HIALEAH, FL. A state inspector visiting Triple L Brazilian Foods on Palm Avenue in May found that the restaurant was serving fish without following parasite destruction procedures, storing toxic chemicals improperly near food, and operating without the shellfish traceability records required by state law. The restaurant was not closed.
The May 21 inspection turned up six high-severity violations and two intermediate violations at the Hialeah Brazilian restaurant. State inspectors have the authority to order emergency closures when they determine a facility poses an immediate public health threat. They did not do so here.
What Inspectors Found
The parasite destruction violation is among the most direct food-safety failures the inspector documented. State rules require that fish served raw or undercooked be frozen to specific temperatures for a specific period of time before service, a process that kills parasites including Anisakis roundworms and tapeworms. Records at Triple L Brazilian Foods showed that process was not being followed.
Toxic chemicals were found improperly stored or labeled, a violation that carries the risk of acute chemical contamination of food. Inspectors also cited the restaurant for food found in poor condition, described in state records as spoiled, contaminated, mislabeled, or adulterated.

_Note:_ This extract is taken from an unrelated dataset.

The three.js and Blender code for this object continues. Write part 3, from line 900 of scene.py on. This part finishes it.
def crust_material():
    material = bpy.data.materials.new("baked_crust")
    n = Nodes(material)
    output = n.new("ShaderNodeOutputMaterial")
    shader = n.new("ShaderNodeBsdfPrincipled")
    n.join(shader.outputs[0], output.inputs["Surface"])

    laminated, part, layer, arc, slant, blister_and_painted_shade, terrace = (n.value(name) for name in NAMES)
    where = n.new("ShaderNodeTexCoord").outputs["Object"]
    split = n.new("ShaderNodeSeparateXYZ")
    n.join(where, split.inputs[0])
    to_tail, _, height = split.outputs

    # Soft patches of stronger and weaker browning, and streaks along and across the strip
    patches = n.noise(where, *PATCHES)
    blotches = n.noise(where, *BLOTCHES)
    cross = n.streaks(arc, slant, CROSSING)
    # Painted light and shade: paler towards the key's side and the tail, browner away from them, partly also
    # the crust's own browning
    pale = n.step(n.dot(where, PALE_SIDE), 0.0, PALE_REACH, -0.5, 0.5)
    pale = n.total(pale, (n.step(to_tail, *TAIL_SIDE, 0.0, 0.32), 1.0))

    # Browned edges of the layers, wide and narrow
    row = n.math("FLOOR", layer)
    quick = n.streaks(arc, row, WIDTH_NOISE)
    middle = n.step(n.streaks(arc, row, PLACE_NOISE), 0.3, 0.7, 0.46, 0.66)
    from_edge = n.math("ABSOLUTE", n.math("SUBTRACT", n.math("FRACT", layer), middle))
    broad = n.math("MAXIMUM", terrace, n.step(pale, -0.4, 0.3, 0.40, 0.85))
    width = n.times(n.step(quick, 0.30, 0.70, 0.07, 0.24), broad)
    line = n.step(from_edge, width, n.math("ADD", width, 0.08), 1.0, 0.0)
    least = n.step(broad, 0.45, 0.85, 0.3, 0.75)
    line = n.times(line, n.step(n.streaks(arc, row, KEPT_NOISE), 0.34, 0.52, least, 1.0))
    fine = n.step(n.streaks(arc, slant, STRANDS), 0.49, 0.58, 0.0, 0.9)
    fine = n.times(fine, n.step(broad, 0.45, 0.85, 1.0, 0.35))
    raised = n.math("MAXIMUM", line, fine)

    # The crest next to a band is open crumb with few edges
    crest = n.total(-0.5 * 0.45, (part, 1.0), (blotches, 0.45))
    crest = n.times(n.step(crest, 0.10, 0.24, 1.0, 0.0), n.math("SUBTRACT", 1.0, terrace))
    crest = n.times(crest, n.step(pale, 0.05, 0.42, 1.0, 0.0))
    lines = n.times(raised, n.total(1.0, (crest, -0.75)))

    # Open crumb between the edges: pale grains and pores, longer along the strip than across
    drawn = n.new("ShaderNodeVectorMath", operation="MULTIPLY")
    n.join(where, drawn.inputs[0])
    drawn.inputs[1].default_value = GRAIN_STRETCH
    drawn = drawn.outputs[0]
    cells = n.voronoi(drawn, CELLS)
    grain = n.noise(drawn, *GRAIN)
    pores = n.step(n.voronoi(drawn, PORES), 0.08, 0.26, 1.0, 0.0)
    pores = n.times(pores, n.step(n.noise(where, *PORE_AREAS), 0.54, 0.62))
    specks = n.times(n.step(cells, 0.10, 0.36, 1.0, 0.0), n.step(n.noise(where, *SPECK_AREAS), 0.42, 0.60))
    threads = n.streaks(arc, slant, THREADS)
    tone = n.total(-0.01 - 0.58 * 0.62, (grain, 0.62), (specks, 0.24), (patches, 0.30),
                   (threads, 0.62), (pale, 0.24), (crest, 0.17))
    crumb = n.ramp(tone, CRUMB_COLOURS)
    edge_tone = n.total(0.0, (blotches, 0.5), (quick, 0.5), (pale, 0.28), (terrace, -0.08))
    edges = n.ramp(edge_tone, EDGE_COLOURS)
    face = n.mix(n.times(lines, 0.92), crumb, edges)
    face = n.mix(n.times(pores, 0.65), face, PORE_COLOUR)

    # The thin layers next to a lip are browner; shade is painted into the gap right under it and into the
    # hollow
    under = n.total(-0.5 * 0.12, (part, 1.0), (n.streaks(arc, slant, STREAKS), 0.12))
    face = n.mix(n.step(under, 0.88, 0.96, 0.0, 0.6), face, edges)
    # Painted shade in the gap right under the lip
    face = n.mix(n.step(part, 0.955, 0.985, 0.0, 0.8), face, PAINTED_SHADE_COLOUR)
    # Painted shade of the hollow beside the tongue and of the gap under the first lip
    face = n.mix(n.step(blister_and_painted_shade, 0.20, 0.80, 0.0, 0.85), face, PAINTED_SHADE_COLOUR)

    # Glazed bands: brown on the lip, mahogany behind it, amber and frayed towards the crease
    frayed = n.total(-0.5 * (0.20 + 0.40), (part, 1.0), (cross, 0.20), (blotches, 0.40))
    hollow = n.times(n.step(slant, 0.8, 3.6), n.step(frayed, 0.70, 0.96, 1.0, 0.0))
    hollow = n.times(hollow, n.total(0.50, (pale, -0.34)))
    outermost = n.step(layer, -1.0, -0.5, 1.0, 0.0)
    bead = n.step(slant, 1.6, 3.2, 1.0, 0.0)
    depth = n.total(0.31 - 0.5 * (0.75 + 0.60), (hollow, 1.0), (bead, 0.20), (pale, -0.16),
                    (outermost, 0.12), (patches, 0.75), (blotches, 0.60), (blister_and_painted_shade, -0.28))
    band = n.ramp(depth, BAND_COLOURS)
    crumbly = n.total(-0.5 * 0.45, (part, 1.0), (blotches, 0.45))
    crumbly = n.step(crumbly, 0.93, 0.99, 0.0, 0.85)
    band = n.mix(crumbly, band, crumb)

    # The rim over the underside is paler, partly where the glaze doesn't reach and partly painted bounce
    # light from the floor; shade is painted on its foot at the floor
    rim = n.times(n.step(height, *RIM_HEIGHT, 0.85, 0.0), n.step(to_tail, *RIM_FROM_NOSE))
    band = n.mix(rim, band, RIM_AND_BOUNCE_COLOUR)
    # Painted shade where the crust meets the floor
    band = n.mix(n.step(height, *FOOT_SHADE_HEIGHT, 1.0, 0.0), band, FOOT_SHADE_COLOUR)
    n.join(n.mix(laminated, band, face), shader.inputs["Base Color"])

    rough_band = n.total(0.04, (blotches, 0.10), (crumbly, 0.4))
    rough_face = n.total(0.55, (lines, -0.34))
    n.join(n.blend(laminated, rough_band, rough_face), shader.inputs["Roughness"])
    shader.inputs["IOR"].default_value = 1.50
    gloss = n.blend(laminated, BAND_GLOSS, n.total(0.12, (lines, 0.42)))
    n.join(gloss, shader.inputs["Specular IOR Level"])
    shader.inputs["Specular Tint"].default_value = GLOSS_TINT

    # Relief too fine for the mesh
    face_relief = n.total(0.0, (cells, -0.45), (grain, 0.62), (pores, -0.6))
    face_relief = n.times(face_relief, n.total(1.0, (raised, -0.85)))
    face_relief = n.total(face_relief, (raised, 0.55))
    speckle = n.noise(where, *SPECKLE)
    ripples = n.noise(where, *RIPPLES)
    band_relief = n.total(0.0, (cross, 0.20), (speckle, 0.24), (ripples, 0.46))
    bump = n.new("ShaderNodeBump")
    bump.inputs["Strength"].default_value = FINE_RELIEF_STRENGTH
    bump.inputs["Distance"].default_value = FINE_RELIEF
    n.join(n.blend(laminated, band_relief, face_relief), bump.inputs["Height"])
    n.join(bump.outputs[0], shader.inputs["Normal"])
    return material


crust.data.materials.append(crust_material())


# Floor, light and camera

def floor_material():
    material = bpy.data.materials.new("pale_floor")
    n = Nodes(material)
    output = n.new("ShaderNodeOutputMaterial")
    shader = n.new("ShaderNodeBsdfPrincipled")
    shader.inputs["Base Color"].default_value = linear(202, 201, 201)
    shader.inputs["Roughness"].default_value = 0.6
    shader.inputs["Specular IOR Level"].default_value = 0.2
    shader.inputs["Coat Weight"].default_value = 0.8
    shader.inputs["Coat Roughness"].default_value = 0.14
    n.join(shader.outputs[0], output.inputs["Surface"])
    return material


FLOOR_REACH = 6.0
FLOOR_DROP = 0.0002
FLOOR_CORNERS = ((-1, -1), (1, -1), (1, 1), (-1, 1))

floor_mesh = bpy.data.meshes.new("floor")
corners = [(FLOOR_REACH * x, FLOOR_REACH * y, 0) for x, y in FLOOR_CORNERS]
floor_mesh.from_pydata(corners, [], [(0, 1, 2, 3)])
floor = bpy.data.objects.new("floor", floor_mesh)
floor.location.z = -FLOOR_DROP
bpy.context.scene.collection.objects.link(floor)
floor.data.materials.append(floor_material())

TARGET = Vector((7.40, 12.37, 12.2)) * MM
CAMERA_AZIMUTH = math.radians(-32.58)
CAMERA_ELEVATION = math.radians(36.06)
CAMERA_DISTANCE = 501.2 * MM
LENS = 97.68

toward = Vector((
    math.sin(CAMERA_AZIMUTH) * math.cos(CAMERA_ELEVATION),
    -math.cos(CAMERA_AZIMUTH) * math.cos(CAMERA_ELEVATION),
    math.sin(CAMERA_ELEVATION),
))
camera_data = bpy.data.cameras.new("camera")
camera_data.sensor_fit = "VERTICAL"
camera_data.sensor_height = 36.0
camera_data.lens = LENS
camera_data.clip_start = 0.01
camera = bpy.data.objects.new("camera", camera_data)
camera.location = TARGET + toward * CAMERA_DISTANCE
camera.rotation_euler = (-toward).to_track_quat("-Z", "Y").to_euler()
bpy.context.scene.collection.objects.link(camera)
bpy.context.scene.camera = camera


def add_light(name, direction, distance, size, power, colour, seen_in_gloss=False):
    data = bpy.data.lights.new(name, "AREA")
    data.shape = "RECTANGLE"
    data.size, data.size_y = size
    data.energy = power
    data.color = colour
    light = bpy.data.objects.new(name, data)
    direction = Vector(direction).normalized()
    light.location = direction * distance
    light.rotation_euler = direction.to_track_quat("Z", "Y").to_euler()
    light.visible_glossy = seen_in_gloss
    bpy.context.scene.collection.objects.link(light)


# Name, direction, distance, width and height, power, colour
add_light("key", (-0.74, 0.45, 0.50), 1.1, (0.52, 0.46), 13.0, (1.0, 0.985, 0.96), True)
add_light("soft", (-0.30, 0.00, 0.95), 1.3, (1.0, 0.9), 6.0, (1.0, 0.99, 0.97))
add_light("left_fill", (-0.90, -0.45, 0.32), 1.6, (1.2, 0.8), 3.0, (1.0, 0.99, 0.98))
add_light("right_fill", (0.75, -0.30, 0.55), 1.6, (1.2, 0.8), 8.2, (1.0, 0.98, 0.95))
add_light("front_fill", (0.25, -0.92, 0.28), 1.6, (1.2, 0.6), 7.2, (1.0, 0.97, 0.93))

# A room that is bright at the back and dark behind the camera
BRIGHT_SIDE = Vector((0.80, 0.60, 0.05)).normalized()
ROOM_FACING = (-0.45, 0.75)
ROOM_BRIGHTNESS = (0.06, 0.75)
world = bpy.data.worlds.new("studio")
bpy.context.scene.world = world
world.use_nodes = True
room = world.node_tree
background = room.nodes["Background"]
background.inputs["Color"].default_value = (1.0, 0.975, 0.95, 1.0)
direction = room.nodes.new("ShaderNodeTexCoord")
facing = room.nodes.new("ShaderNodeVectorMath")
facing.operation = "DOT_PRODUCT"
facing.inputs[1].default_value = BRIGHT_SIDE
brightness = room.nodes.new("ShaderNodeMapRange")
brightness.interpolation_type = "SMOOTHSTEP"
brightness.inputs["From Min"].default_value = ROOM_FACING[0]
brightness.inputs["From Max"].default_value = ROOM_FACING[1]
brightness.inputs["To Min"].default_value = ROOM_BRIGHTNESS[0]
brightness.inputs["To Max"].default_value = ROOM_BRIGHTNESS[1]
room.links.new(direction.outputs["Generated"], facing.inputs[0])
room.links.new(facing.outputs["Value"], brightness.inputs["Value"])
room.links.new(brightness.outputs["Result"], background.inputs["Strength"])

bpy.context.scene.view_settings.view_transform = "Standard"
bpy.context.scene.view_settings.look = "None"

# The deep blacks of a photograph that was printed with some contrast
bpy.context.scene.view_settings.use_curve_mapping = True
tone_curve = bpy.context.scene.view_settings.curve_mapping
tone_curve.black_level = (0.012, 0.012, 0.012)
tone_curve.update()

The shellfish violation added a separate layer of risk. State law requires restaurants that serve oysters, clams, or mussels to maintain shell stock identification tags, which allow health officials to trace shellfish back to their harvest source if customers become sick. No such records were on file.
Inspectors also found that employees were using improper handwashing technique, a violation distinct from simply skipping handwashing. Even when a handwashing attempt is made, incorrect technique leaves pathogens on the hands of workers handling food.
The restaurant was also operating without a consumer advisory, the posted notice that warns customers about the risks of eating raw or undercooked animal products. That notice is specifically intended to reach elderly diners, pregnant women, young children, and people with compromised immune systems.
What These Violations Mean
The parasite destruction failure is not a paperwork problem. Anisakis, a roundworm found in raw fish, can burrow into the stomach lining and cause severe abdominal pain, vomiting, and in some cases requires surgical removal. Trichinella, found in undercooked pork, causes muscle pain, fever, and swelling around the eyes. The required freezing protocols exist precisely because cooking alone is not always sufficient, and because customers ordering raw or lightly cooked fish have no way to know whether the fish they are eating was ever treated.
The chemical storage violation compounds the risk. Cleaning agents and pesticides stored near or above food preparation surfaces can contaminate food directly, either through spills or through mislabeled containers being mistaken for food-safe products. The consequences of acute chemical poisoning from contaminated food can include nausea, vomiting, and in severe cases organ damage.
The absence of shellfish traceability records at Triple L Brazilian Foods means that if a customer became ill after eating oysters, clams, or mussels there, health investigators would have no documented path back to the harvest source. Shellfish from contaminated waters can carry Vibrio bacteria, norovirus, and hepatitis A. The tag system exists because the window for tracing an outbreak is narrow, and without records, it closes entirely.
The improper handwashing technique violation, taken alongside the food condition citation, describes a kitchen where basic contamination controls were not functioning. Pathogens transferred from hands to food during preparation are a primary transmission route for norovirus, Salmonella, and E. coli.
The Longer Record
State records list one inspection on file for Triple L Brazilian Foods, the May 21 visit that produced all eight violations now in the facility's history. There are no prior inspections to compare against, no baseline of compliance to measure the current findings against, and no prior emergency closures.
That absence of history cuts both ways. The restaurant has not accumulated a pattern of repeat violations across multiple visits. But it also means that inspectors have no prior record to show whether the conditions found in May were longstanding or newly developed.
What the record does show is that on the facility's first documented state inspection, six of the eight violations logged were classified as high severity. The two remaining violations, inadequate ventilation and inadequate toilet facilities, were intermediate. No violation found that day was classified as basic.
Triple L Brazilian Foods on Palm Avenue remained open after the inspection.